This Week in Concord History

Aug. 1, 1848: The Boston, Concord and Montreal Railroad opens its line to Meredith Bridge (Laconia).

 

Aug. 1, 2001: The Concord Planning Board votes unanimously against a developer’s proposal to build a grocery store and shopping center in the South End. The developer will respond with a lawsuit challenging the decision.

 

Aug. 2, 1830: The Rev. Roger C. Hatch rides from Hopkinton to Concord to make the first deposit in the New Hampshire Savings Bank. The amount is $100. The bank’s quarters at 214 North Main Street are now the offices of the Gallagher, Callahan and Gartrell law firm.

 

Aug. 2, 1927: Granite cutters from Concord join others from throughout New England in appealing for a five-day week with a $9-a-day wage. They currently work 5½ days a week at $8 per day.

 

Aug. 2, 2001: The last sheets of fiber used for heel cups roll through Penacook Fibre Co. The company is shutting down after more than 60 years in business.

 

Aug. 3, 1813: A 20-year-old man from Lexington, Mass., who has rented a room on Concord’s Chapel Street for the past three months announces in the Patriot that he has commenced a wheelwright business. His name is Lewis Downing, and in time his business, Abbot & Downing, will build the coaches that bring Concord national fame.

 

Aug. 3, 1871: Brothers George and Charles Page organize the Page Belting Co. after buying a large tannery on Commercial Street near Horse Shoe Pond in Concord. Their father Moses, an innovator in the leather industry, has operated tanneries in Franklin, Chichester and Manchester. The sons will display their belting at the 1876 Centennial exposition in Philadelphia and the 1893 Columbian exposition in Chicago.

 

Aug. 3, 1967: To the shouts and jeers of Mayor J. Herbert Quinn’s supporters, Concord’s Board of Alderman votes 13-1 to impeach the mayor.
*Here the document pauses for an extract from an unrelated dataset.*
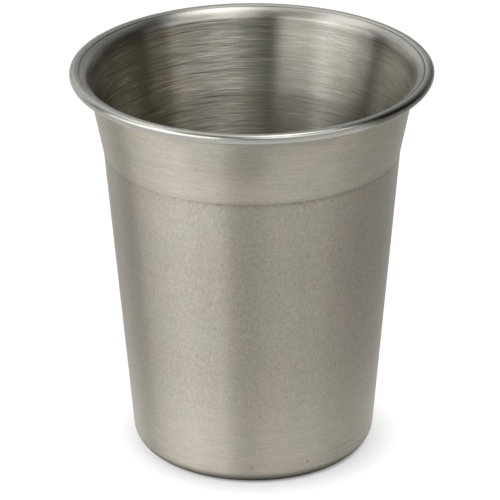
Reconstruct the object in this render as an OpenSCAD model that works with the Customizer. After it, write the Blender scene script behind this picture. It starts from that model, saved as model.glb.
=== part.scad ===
// A julep cup: a drawn steel cup with a flared mouth, and a steel band
// that wraps the outside of the mouth as its rim.
// Both pieces are solids of revolution about Z. The cup stands on z = 0.

/* [Cup] */
// Height of the cup over its rim
cup_h = 99.6; // [80:0.2:140]
// Diameter over the rim band, the widest part of the cup
rim_d = 89; // [76:0.2:110]
// Diameter of the lower wall, carried down to the table
base_d = 59.6; // [44:0.2:72]
// Depth of the wider part of the mouth, from the rim down to the draw line
mouth_h = 21; // [14:0.2:40]
// Outside diameter at the draw line, where the wall starts to open wider
draw_d = 72.9; // [62:0.1:84]
// Thickness of the steel sheet
sheet_t = 0.6; // [0.4:0.05:1.2]
// Outside radius of the rounded bottom corner
corner_r = 4.8; // [2:0.1:8]
// Radius of the mouth's flare, on the face that holds the drink
flare_r = 4.25; // [3.2:0.05:7]

/* [Rim band] */
// Radius of the rim's upper edge, from its crest to its widest point
nose_r = 0.96; // [0.6:0.02:1.3]
// Radius of the rim's lower edge, from its widest point to its underside
roll_r = 1.75; // [1.4:0.05:2.4]
// How far in from the rim's widest point the sheet's edge meets the band
seam_in = 2.36; // [1.8:0.02:2.9]

/* [Bottom] */
// Width of the flat ring that the cup stands on
foot_w = 3.2; // [2:0.1:8]
// Height over the table of the raised panel inside that ring
panel_rise = 1.2; // [0.4:0.1:2.5]
// Slope of the step round the panel
step_angle = 45; // [25:1:70]

/* [Hidden] */
$fn = 128;

steel_color = "#a8a49a";
band_color = "#c2bfb6";

// How far a cut runs past what it cuts
overrun = 1;

// The lower wall leans out from the corner up to the draw line
rim_r = rim_d/2;
draw_point = [draw_d/2, cup_h - mouth_h];
lower_lean = atan((draw_point.x - base_d/2)/draw_point.y);
corner_c = [base_d/2 + corner_r*tan(lower_lean) - corner_r/cos(lower_lean), corner_r];

// The sheet turns outward about this centre, and is level at the rim's crest
flare_c = [rim_r - nose_r, cup_h - flare_r];
flare_under_r = flare_r - sheet_t;
flare_reach = norm(flare_c - draw_point);

// The upper wall runs from the draw line to touch the underside of the flare
upper_lean = atan2(flare_c.x - draw_point.x, flare_c.y - draw_point.y)
    - asin(flare_under_r/flare_reach);

// The sheet ends at the seam, with its cut edge pointing at the flare's centre
seam_angle = 90 + asin((seam_in - nose_r)/flare_r);

// The rim band's widest point and underside
widest_z = cup_h - nose_r;
roll_c = [rim_r - roll_r, widest_z];
band_z = widest_z - roll_r;

function polar(c, r, a) = c + r*[cos(a), sin(a)];

// The angle, seen from the centre of an arc, at which a wall of this lean touches it
function corner_angle(lean) = -lean;
function flare_angle(lean) = 180 - lean;

// Where the two runs of wall meet, this deep in the sheet
function bend(depth) =
    polar(draw_point, depth/cos((upper_lean - lower_lean)/2), 180 - (upper_lean + lower_lean)/2);

// Everything on the drink's side of a face that lies this deep in the sheet.
// Depth 0 is the outside of the cup, and depth sheet_t is its inside.
module filled_section(depth, top_z) {
    foot_in_r = corner_c.x - foot_w;
    panel_r = foot_in_r - panel_rise/tan(step_angle);
    step_shift = depth*tan(step_angle/2);
    difference() {
        union() {
            polygon([
                [0, panel_rise + depth],
                [panel_r + step_shift, panel_rise + depth],
                [foot_in_r + step_shift, depth],
                [corner_c.x, depth],
                polar(corner_c, corner_r - depth, corner_angle(lower_lean)),
                bend(depth),
                polar(flare_c, flare_under_r + depth, flare_angle(upper_lean)),
                flare_c,
                [flare_c.x, top_z],
                [0, top_z]
            ]);
            translate(corner_c)
                circle(r = corner_r - depth);
        }
        translate(flare_c)
            circle(r = flare_under_r + depth);
    }
}

// What lies past the seam, on the side of the rim's crest
module past_seam() {
    polygon([
        flare_c,
        polar(flare_c, (flare_r + overrun)/sin(seam_angle), seam_angle),
        flare_c + [rim_r, flare_r + overrun],
        flare_c + [rim_r, 0]
    ]);
}

// The drawn sheet, from the middle of the bottom to its edge at the seam
module sheet_section() {
    difference() {
        filled_section(0, cup_h);
        filled_section(sheet_t, cup_h + overrun);
        past_seam();
    }
}

// The rim band's outline before the sheet is cut out of it: the same arc as the
// flare up to the crest, then the nose, the roll and a flat underside
module band_blank() {
    intersection() {
        translate(flare_c)
            circle(r = flare_r);
        translate([0, band_z])
            square([roll_c.x, cup_h - band_z]);
    }
    intersection() {
        translate(flare_c)
            circle(r = flare_r);
        translate([0, widest_z])
            square([flare_c.x, nose_r]);
    }
    intersection() {
        translate([flare_c.x, widest_z])
            circle(r = nose_r);
        translate([0, widest_z])
            square([rim_r, nose_r]);
    }
    intersection() {
        translate(roll_c)
            circle(r = roll_r);
        translate([0, band_z])
            square([rim_r, roll_r]);
    }
}

// The rim band fills the hollow under the flare and covers the sheet's edge
module band_section() {
    difference() {
        band_blank();
        difference() {
            filled_section(0, cup_h + overrun);
            past_seam();
        }
    }
}

// Drawn cup in one piece: bottom, rounded corner, walls and flared mouth
module cup_body() {
    color(steel_color)
        rotate_extrude()
            sheet_section();
}

// Solid ring joined to the outside of the mouth
module rim_band() {
    color(band_color)
        rotate_extrude()
            band_section();
}

cup_body();
rim_band();
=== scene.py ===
import math

import bpy
from mathutils import Matrix, Vector


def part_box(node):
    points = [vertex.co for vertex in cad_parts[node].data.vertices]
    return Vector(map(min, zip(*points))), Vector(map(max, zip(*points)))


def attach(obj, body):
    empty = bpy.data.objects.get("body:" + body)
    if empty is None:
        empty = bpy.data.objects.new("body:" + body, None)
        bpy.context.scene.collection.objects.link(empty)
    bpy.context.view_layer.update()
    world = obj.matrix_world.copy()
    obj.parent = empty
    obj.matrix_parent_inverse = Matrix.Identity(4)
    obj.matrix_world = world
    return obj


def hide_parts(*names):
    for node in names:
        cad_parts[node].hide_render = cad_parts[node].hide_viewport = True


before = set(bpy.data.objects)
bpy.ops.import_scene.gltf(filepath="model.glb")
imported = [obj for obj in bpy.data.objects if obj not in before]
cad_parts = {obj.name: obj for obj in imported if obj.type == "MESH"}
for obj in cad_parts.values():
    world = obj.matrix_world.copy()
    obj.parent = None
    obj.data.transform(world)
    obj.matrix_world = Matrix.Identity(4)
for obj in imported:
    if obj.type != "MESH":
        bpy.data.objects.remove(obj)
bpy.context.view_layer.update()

mm = 0.001


# Helpers for nodes and colours

def linearColour(hexText):
    # sRGB hex to the linear numbers that shaders take
    parts = [int(hexText[i:i + 2], 16) / 255 for i in (1, 3, 5)]
    return [p / 12.92 if p <= 0.04045 else ((p + 0.055) / 1.055) ** 2.4 for p in parts] + [1.0]


def addNode(tree, kind, links=None, values=None, **settings):
    # links: input name or number -> socket; values: input name or number -> constant
    node = tree.nodes.new(kind)
    for name, value in settings.items():
        setattr(node, name, value)
    for key, value in (values or {}).items():
        node.inputs[key].default_value = value
    for key, socket in (links or {}).items():
        tree.links.new(socket, node.inputs[key])
    return node


def multiplied(tree, factors):
    product = factors[0]
    for factor in factors[1:]:
        product = addNode(tree, "ShaderNodeMath", {0: product, 1: factor}, operation="MULTIPLY").outputs[0]
    return product


# Outlines: lists of (radius, height) in metres, turned about Z later

def polar(centre, radius, degrees):
    angle = math.radians(degrees)
    return (centre[0] + radius * math.cos(angle), centre[1] + radius * math.sin(angle))


def arc(centre, radius, fromAngle, toAngle, steps):
    return [polar(centre, radius, fromAngle + (toAngle - fromAngle) * i / steps) for i in range(steps + 1)]


def spaced(points, spacing):
    # the same run, with no stretch longer than the spacing
    out = [points[0]]
    for start, end in zip(points, points[1:]):
        cuts = math.ceil(math.dist(start, end) / spacing)
        for i in range(1, cuts + 1):
            out.append(tuple(a + (b - a) * i / cuts for a, b in zip(start, end)))
    return out


def roundedRun(corners, spacing, stepAngle=6.0):
    # corners: (radius, height, fillet), with no fillet at either end
    points = [corners[0][:2]]
    for before, corner, after in zip(corners, corners[1:], corners[2:]):
        here = Vector(corner[:2])
        fillet = corner[2]
        back = (Vector(before[:2]) - here).normalized()
        ahead = (Vector(after[:2]) - here).normalized()
        turn = math.pi - back.angle(ahead)
        reach = fillet * math.tan(turn / 2)
        centre = here + (back + ahead).normalized() * fillet / math.cos(turn / 2)
        first = here + back * reach - centre
        last = here + ahead * reach - centre
        steps = max(2, round(math.degrees(turn) / stepAngle))
        for i in range(steps + 1):
            share = i / steps
            spoke = first * math.sin((1 - share) * turn) + last * math.sin(share * turn)
            points.append(tuple(centre + spoke / math.sin(turn)))
    points.append(corners[-1][:2])
    return spaced(points, spacing)


# The cup's own sizes, as in the CAD model

bandLow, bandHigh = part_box("rim_band")
cupSize = {
    "height": bandHigh.z,
    "rimRadius": min(-bandLow.x, bandHigh.x, -bandLow.y, bandHigh.y),
    "baseRadius": 29.8 * mm,
    "mouthDepth": 21 * mm,
    "drawRadius": 36.45 * mm,
    "sheet": 0.6 * mm,
    "corner": 4.8 * mm,
    "flare": 4.25 * mm,
    "nose": 0.96 * mm,
    "roll": 1.75 * mm,
    "seamIn": 2.36 * mm,
    "footWidth": 3.2 * mm,
    "panelRise": 1.2 * mm,
    "stepAngle": 45,
}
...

Quinn’s main offense: an attempt to engineer the arrest of Monitor Editor James Langley on a drunken driving charge. Quinn will appeal his dismissal in the courts, but ultimately his ouster will stand and Concord will revert to a weak-mayor, council-manager form of government.

 

Aug. 3, 2002: Nan Hagen has had a lifelong love affair with downtowns, the Monitor reports. As the first coordinator of Main Street Concord Inc., she’ll bring that love – and 11 years of experience rehabbing community business districts – into Concord’s downtown.

 

Aug. 4, 1862: Gen. Oliver Howard of Maine and Col. Edward Cross of Lancaster, both wounded at the recent Battle of Fair Oaks, are among the speakers at a war recruiting meeting in Concord. The Patriot will report that the speeches were “able and eloquent” with the exception of Howard’s approving mention of “negro projects,” a reference to the plan to allow black men to serve in the Union Army.

 

Aug. 4, 1926: It is announced in Concord that Allen Hollis, a local lawyer and civic leader known as “The Kingfish,” will donate 11.9 acres on South Fruit Street and $5,000 toward a football field and other athletic facilities. The land will become Memorial Field.

 

Aug. 4, 1965: Concord begins celebrating its bicentennial with neighborhood fairs, a Bicentennial Queen pageant, badminton, water polo and tugs of war.

 

Aug. 4, 2002: In their first-ever playoff appearance, the Concord Quarry Dogs’ eke out a 2-1 win in the bottom of the ninth over Mill City, the Monitor reports.

 

Aug. 5, 1861: New Hampshire’s First Regiment, its three months’ enlistment up, returns to Concord without having fought a battle. Gov. Nathaniel Berry, the Governor’s Horse Guard and a large crowd of citizens greet the regiment and accompany it to the State House. There, the soldiers stack arms. Many will volunteer for service in the three-year regiments now forming.

 

Aug. 5, 2000: The Concord National Little League All-Stars travel to Lewes, Del., for the Eastern Regional Softball Tournament. The first game is a tough one, and Concord falls, 6-3.

 

Aug. 5, 2002: The Quarry Dogs season ends with a 7-5 loss to the Mill City All-Americans.

 

Aug. 6, 2000: About 20 people gather along the Merrimack River near Concord’s Loudon Road to pray for a world without a nuclear threat. Marking the 55th anniversary of the bombing of Hiroshima, the peace activists toss flowers into the water.

 

Aug. 6, 2001: After spending 10 years at the head of the city council’s table, Mayor Bill Veroneau decides not to run again. Veroneau, 71, announces his decision to councilors at a neighborhood forum in Penacook.

 

Aug. 7, 2001: The Concord Baseball Association announces that Pete Dupuis has been named the general manager of the Concord Quarry Dogs for the 2002 season. Dupuis was the assistant general manager under Warren Doane, who passed away earlier this year.